Again, I highly recommend building the project yourself... it'll avoid these warnings altogether :)
Something else that we were working on but didn't quite have to fully test were advanced "compiler" error messages, that alerted the user specifically what syntax error they had (and will eventually suggest ways on fixing it).
@redsox2 this is the binary file which results from compiling the entire Pebble codebase. It's essentially the machine code that runs the entire language. It's also OS dependent so I don't recommend copying it and running it on Windows as it's built for Linux and won't work. Here's a link to where you can download a prebuilt Windows binary to play around with. It hasn't been digitally signed with a cert so you can expect to see Windows throw a fit if you try and run it.
I highly recommend building it yourself, but the binary will work as well. Enjoy :)
P.S. Thanks for all the kind feedback
@ktango Can you at least describe in more detail how to build it myself then? The VSCode thing didn’t make much sense. As I said, I am not a inclined at navigating the windows system. Can you please help? Besides the windows file says 32. Does that mean 32bit? Mine is 64, so it might not work.
@redsox2 thanks for the all the support! It really means a lot to all of use that our language is actually useful to REAL people. We're currently working on ways to make getting access to Pebble easier (because we want everyone to try it!). In the mean time, you could always fork the repo to get access to Pebble through replit.
@redsox2 so in the root directory of the repl you should find a file called
.replit. Open it up--its like two lines. The second line will read
run = "rm ./pebble; make; ./pebble --demo".
Change this to
run = "rm ./pebble; make; ./pebble" and you can skip right to running theprogram.pebl` file.

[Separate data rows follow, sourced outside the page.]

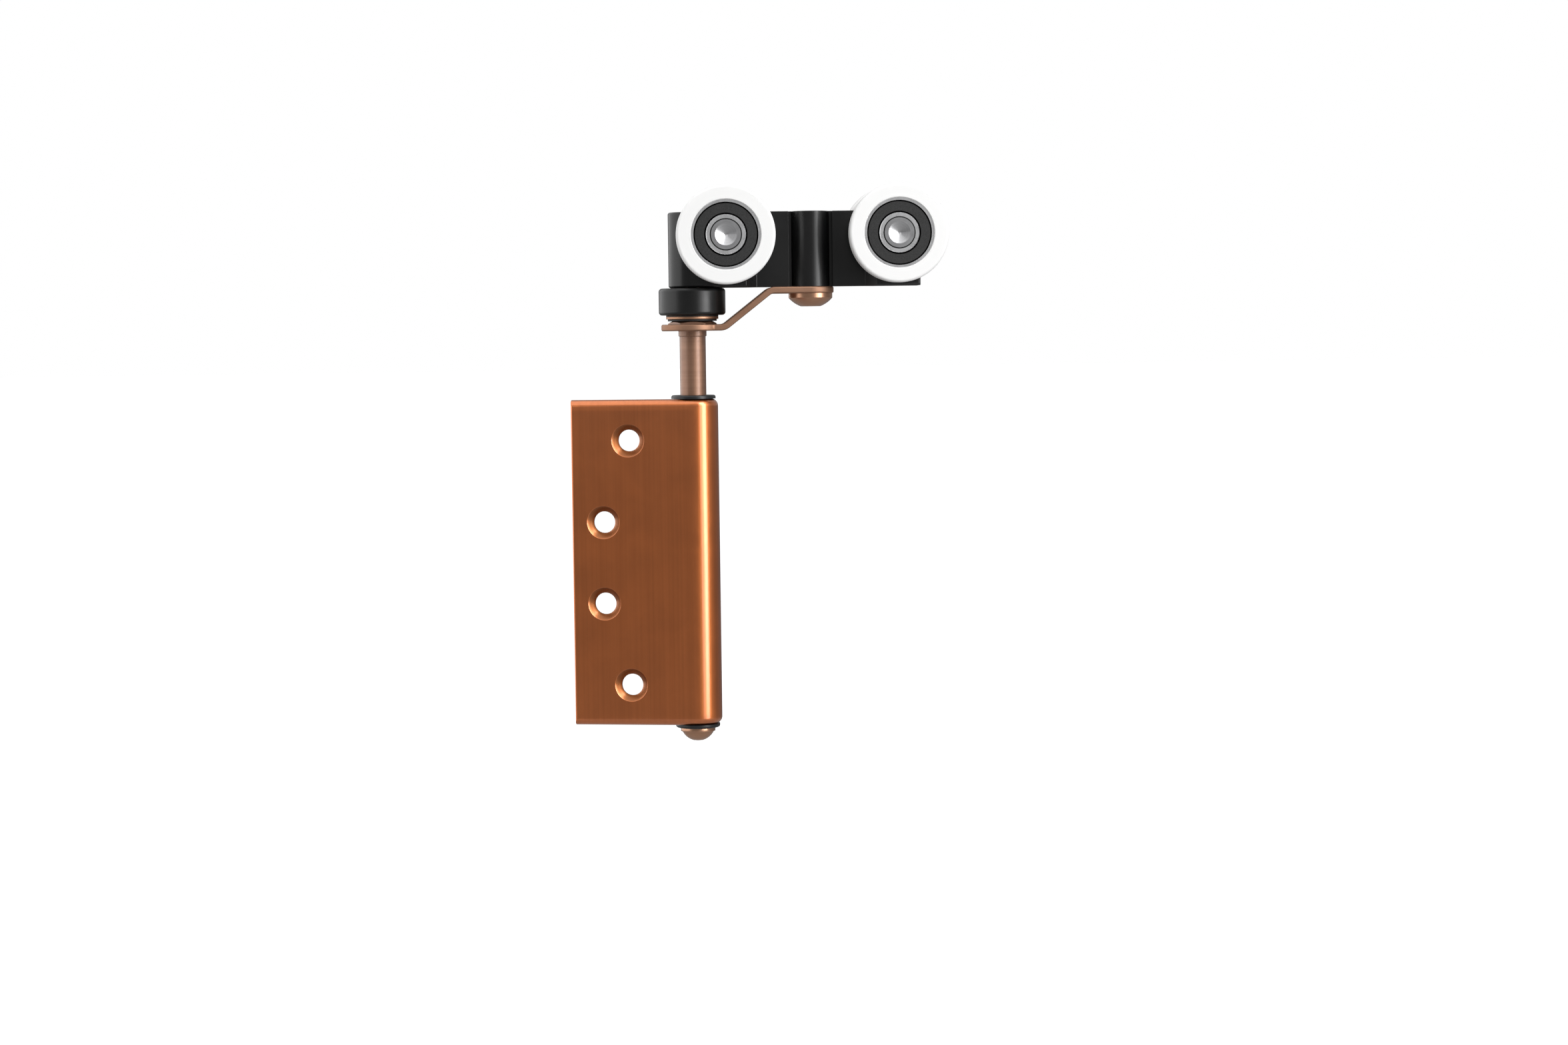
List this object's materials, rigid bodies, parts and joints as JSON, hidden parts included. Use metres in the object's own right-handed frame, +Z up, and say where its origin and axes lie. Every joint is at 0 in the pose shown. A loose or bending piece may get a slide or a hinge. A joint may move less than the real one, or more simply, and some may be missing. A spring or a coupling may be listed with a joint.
{
  "type": "top-hung sliding door pivot hinge",
  "caption": "Four-wheel top-hung track carriage with a guide roller and a pivot shaft that carries a screw-on hinge leaf for a folding or sliding door.",
  "frame": {"origin": "centre of the guide roller, on the pivot axis", "axes": "+Z up along the pivot shaft, +X along the track towards the wheels, the leaf points towards -X with its countersunk face towards -Y; in this pose its free edge is swung 12 degrees towards +Y"},
  "size_m": [0.1151, 0.0332, 0.1698],
  "materials": {
    "body_black": "satin black, drawn profile",
    "bronze_plate": "brushed, copper-bronze plated steel",
    "bronze_shaft": "turned, copper-bronze plated steel",
    "copper_strap": "copper-bronze plated steel",
    "black_washer": "matt black",
    "black_bush": "smooth matt black",
    "black_roller": "smooth black, half gloss",
    "white_tyre": "smooth white",
    "bearing_steel": "ground steel",
    "ball_steel": "polished steel",
    "seal_rubber": "black, finely textured",
    "cage_nylon": "natural nylon",
    "axle_steel": "bright steel, head spread by riveting"
  },
  "bodies": {
    "carriage": {"carriage_body": "body_black", "axle_left": "axle_steel", "axle_right": "axle_steel", "pivot_shaft": "bronze_shaft", "friction_washer_upper": "black_washer", "metal_washer": "copper_strap", "friction_washer_lower": "black_washer", "locking_strap": "copper_strap", "strap_screw": "copper_strap", "dome_screw": "bronze_shaft", "inner_ring_front_left": "bearing_steel", "inner_ring_front_right": "bearing_steel", "inner_ring_rear_left": "bearing_steel", "inner_ring_rear_right": "bearing_steel", "spacer_front_left": "axle_steel", "spacer_front_right": "axle_steel", "spacer_rear_left": "axle_steel", "spacer_rear_right": "axle_steel"},
    "guide_roller": {"guide_roller": "black_roller"},
    "leaf": {"hinge_leaf": "bronze_plate", "bush_upper": "black_bush", "bush_lower": "black_bush"},
    "wheel_front_left": {"tyre_front_left": "white_tyre", "outer_ring_front_left": "bearing_steel", "seals_front_left": "seal_rubber"},
    "ball_set_front_left": {"balls_front_left": "ball_steel", "ball_cage_front_left": "cage_nylon"},
    "wheel_front_right": {"tyre_front_right": "white_tyre", "outer_ring_front_right": "bearing_steel", "seals_front_right": "seal_rubber"},
    "ball_set_front_right": {"balls_front_right": "ball_steel", "ball_cage_front_right": "cage_nylon"},
    "wheel_rear_left": {"tyre_rear_left": "white_tyre", "outer_ring_rear_left": "bearing_steel", "seals_rear_left": "seal_rubber"},
    "ball_set_rear_left": {"balls_rear_left": "ball_steel", "ball_cage_rear_left": "cage_nylon"},
    "wheel_rear_right": {"tyre_rear_right": "white_tyre", "outer_ring_rear_right": "bearing_steel", "seals_rear_right": "seal_rubber"},
    "ball_set_rear_right": {"balls_rear_right": "ball_steel", "ball_cage_rear_right": "cage_nylon"}
  },
  "joints": [
    {"name": "leaf_swing", "type": "hinge", "parent": "carriage", "child": "leaf", "pos_m": [0, 0, -0.0796], "axis": [0, 0, 1], "range_deg": [-78, 102]},
    {"name": "guide_roller_spin", "type": "hinge", "parent": "carriage", "child": "guide_roller", "pos_m": [0, 0, 0], "axis": [0, 0, 1], "continuous": true},
    {"name": "wheel_spin_front_left", "type": "hinge", "parent": "carriage", "child": "wheel_front_left", "pos_m": [0.0101, -0.0126, 0.02], "axis": [0, 1, 0], "continuous": true},
    {"name": "ball_spin_front_left", "type": "hinge", "parent": "carriage", "child": "ball_set_front_left", "pos_m": [0.0101, -0.0126, 0.02], "axis": [0, 1, 0], "continuous": true},
    {"name": "wheel_spin_front_right", "type": "hinge", "parent": "carriage", "child": "wheel_front_right", "pos_m": [0.0625, -0.0126, 0.02], "axis": [0, 1, 0], "continuous": true},
    {"name": "ball_spin_front_right", "type": "hinge", "parent": "carriage", "child": "ball_set_front_right", "pos_m": [0.0625, -0.0126, 0.02], "axis": [0, 1, 0], "continuous": true},
    {"name": "wheel_spin_rear_left", "type": "hinge", "parent": "carriage", "child": "wheel_rear_left", "pos_m": [0.0101, 0.0126, 0.02], "axis": [0, 1, 0], "continuous": true},
    {"name": "ball_spin_rear_left", "type": "hinge", "parent": "carriage", "child": "ball_set_rear_left", "pos_m": [0.0101, 0.0126, 0.02], "axis": [0, 1, 0], "continuous": true},
    {"name": "wheel_spin_rear_right", "type": "hinge", "parent": "carriage", "child": "wheel_rear_right", "pos_m": [0.0625, 0.0126, 0.02], "axis": [0, 1, 0], "continuous": true},
    {"name": "ball_spin_rear_right", "type": "hinge", "parent": "carriage", "child": "ball_set_rear_right", "pos_m": [0.0625, 0.0126, 0.02], "axis": [0, 1, 0], "continuous": true}
  ],
  "couplings": [
    {"joint": "ball_spin_front_left", "follows": "wheel_spin_front_left", "ratio": 0.6233},
    {"joint": "ball_spin_front_right", "follows": "wheel_spin_front_right", "ratio": 0.6233},
    {"joint": "ball_spin_rear_left", "follows": "wheel_spin_rear_left", "ratio": 0.6233},
    {"joint": "ball_spin_rear_right", "follows": "wheel_spin_rear_right", "ratio": 0.6233}
  ]
}
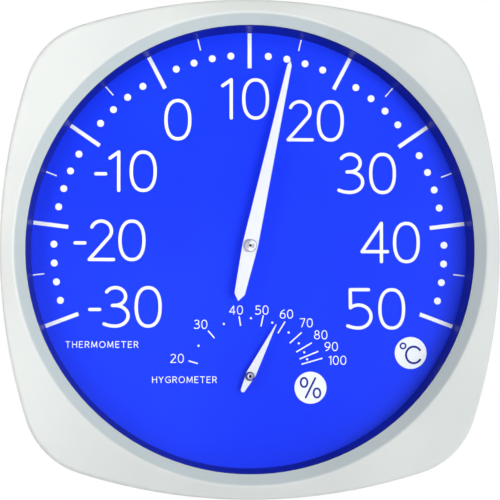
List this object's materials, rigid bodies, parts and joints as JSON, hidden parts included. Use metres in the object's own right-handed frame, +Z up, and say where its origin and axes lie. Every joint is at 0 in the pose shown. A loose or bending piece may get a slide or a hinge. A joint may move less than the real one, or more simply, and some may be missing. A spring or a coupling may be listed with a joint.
{
  "type": "dial thermo-hygrometer",
  "caption": "Wall-hung round-dial instrument in a rounded-square case, with a long temperature pointer and a small humidity pointer on one blue dial.",
  "frame": {"origin": "on the wall plane, behind the centre of the case", "axes": "+X right as the viewer sees the dial, +Z up, +Y into the wall; the dial faces -Y"},
  "size_m": [0.25, 0.0334, 0.25],
  "materials": {
    "case_plastic": "fine satin, pale silver grey",
    "window_clear": "clear and glossy",
    "ring_blue": "dark blue, glossy",
    "dial_blue": "vivid blue print, satin",
    "print_white": "white print",
    "pointer_white": "white enamel, satin",
    "hub_metal": "turned",
    "carrier_plastic": "moulded, dark grey",
    "cover_plastic": "fine satin, pale grey",
    "screw_steel": "zinc plated",
    "foot_rubber": "matt black",
    "coil_steel": "rolled strip",
    "humidity_strip": "laminated strip",
    "brass": "turned",
    "bridge_steel": "pressed strip",
    "arbor_steel": "ground"
  },
  "bodies": {
    "case": {"front_frame": "case_plastic", "window_pane": "window_clear", "spacer_ring": "ring_blue", "dial_plate": "dial_blue", "thermometer_scale": "print_white", "hygrometer_scale": "print_white", "carrier_plate": "carrier_plastic", "carrier_screws": "screw_steel", "back_cover": "cover_plastic", "cover_screws": "screw_steel", "wall_feet": "foot_rubber", "thermometer_bridge": "bridge_steel", "thermometer_bridge_screws": "screw_steel", "thermometer_rear_bush": "brass", "thermometer_front_bush": "brass", "hygrometer_bridge": "bridge_steel", "hygrometer_bridge_screws": "screw_steel", "hygrometer_rear_bush": "brass", "hygrometer_front_bush": "brass"},
    "thermometer_setting": {"thermometer_regulator": "brass", "thermometer_stud": "brass", "thermometer_coil": "coil_steel"},
    "thermometer_hand": {"thermometer_pointer": "pointer_white", "thermometer_pointer_hub": "hub_metal", "thermometer_arbor": "arbor_steel", "thermometer_collet": "brass"},
    "hygrometer_setting": {"hygrometer_regulator": "brass", "hygrometer_stud": "brass", "hygrometer_coil": "humidity_strip"},
    "hygrometer_hand": {"hygrometer_pointer": "pointer_white", "hygrometer_pointer_hub": "hub_metal", "hygrometer_arbor": "arbor_steel", "hygrometer_collet": "brass"}
  },
  "joints": [
    {"name": "thermometer_regulator_turn", "type": "hinge", "parent": "case", "child": "thermometer_setting", "pos_m": [0, -0.0051, 0.0019], "axis": [0, 1, 0], "range_deg": [-12, 12]},
    {"name": "thermometer_pointer_turn", "type": "hinge", "parent": "thermometer_setting", "child": "thermometer_hand", "pos_m": [0, -0.017, 0.0019], "axis": [0, 1, 0], "range_deg": [-122.9, 98.3], "stiffness_Nm_per_rad": 0.015, "deforming": ["thermometer_coil"]},
    {"name": "hygrometer_regulator_turn", "type": "hinge", "parent": "case", "child": "hygrometer_setting", "pos_m": [0, -0.0051, -0.0636], "axis": [0, 1, 0], "range_deg": [-12, 12]},
    {"name": "hygrometer_pointer_turn", "type": "hinge", "parent": "hygrometer_setting", "child": "hygrometer_hand", "pos_m": [0, -0.017, -0.0636], "axis": [0, 1, 0], "range_deg": [-99.95, 46.95], "stiffness_Nm_per_rad": 0.003, "deforming": ["hygrometer_coil"]}
  ]
}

@ktango I figured out how to use the prebuilt binary, I was being rather stupid before. I have been doing some C++ stuff and and learnt a bit, so now I can use the prebuilt one. However, I kind of want to prove to myself that I can build it. In VSCode, you have to have a C++ file open to build, you can't run a command to build it (at least I am pretty sure you can't). Do you know which file I should have open?